INSTRUCTIONS FOR THE TASK -
Note each line of the listing that contains the string "None", and copy it.

SOURCE MATERIAL -
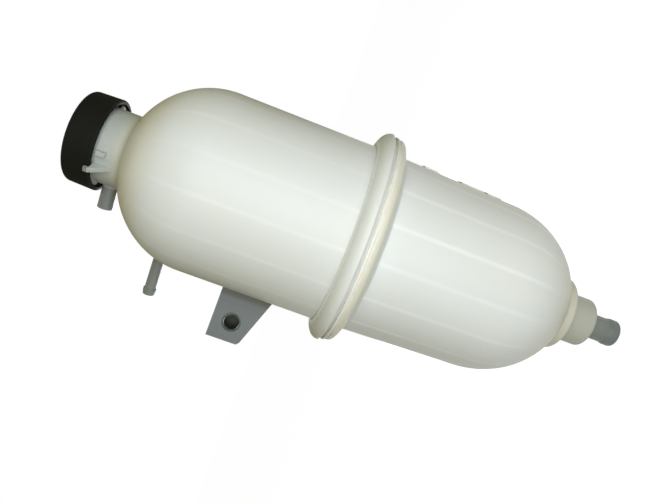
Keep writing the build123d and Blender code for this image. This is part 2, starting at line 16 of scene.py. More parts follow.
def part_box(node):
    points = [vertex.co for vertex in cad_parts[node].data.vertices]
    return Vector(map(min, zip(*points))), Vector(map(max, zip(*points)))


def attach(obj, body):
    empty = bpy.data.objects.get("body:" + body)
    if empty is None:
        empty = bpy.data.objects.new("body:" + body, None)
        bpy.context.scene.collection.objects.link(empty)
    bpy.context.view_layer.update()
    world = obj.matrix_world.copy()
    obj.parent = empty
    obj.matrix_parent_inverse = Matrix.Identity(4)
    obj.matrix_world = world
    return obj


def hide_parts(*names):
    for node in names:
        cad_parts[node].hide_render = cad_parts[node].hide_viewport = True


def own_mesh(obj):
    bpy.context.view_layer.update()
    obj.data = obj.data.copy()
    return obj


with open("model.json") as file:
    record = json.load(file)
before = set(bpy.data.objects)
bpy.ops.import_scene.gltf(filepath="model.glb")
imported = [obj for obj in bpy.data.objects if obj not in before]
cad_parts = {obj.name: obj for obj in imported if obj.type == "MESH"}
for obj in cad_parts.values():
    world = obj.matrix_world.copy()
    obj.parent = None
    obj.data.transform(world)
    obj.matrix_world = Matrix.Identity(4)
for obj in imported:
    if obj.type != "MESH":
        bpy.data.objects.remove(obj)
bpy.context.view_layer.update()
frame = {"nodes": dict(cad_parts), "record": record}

# %% [markdown]
# The main heights and radii are read from the frame, so the finishes follow the solids.
# The weld lies where the upper half begins, the rim is the neck's highest point, and the
# flange is the widest ring of the lower half.

# %% Sizes read from the frame
MM = 0.001
upper_low, upper_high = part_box("upper_shell")
bush_low, bush_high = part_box("lug_bush")
cap_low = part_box("cap_shell")[0]
weld_z = upper_low.z
rim_z = upper_high.z
flange_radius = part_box("lower_shell")[1].x
print("weld at", round(weld_z / MM, 1), "mm, rim at", round(rim_z / MM, 1), "mm")

# %% [markdown]
# Colours are given as sRGB hex values, but the shader works in linear light.
# One function turns a hex value into linear numbers. A second small function adds a
# node, sets its properties and makes its links, which keeps each material short.

# %% Colour and node helpers
def linear(hex_colour):
    """Linear RGBA of an sRGB hex value.

    Each channel c, from 0 to 1, becomes c / 12.92 up to 0.04045, and above that
    (c + 0.055) / 1.055 to the power 2.4. Alpha is 1.
    """
    channels = [int(hex_colour[i : i + 2], 16) / 255 for i in (1, 3, 5)]
    curved = [c / 12.92 if c <= 0.04045 else ((c + 0.055) / 1.055) ** 2.4 for c in channels]
    return curved + [1.0]


def add_node(tree, kind, inputs=(), **settings):
    """Add a node of this kind, set its properties, and fill or link each of its inputs."""
    made = tree.nodes.new(kind)
    for name, value in settings.items():
        setattr(made, name, value)
    for socket, value in dict(inputs).items():
        if isinstance(value, bpy.types.NodeSocket):
            tree.links.new(value, made.inputs[socket])
        else:
            made.inputs[socket].default_value = value
    return made


def new_material(name, roughness, ior=1.5, metallic=0.0, specular=0.5):
    """A material, its node tree and its shader, with the uniform values on its own sockets."""
    material = bpy.data.materials.new(name)
    material.use_nodes = True
    tree = material.node_tree
    shader = tree.nodes["Principled BSDF"]
    shader.inputs["Roughness"].default_value = roughness
    shader.inputs["Metallic"].default_value = metallic
    shader.inputs["Specular IOR Level"].default_value = specular
    if not metallic:
        shader.inputs["IOR"].default_value = ior
    return material, tree, shader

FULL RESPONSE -
    if empty is None:
        empty = bpy.data.objects.new("body:" + body, None)
    obj.parent = None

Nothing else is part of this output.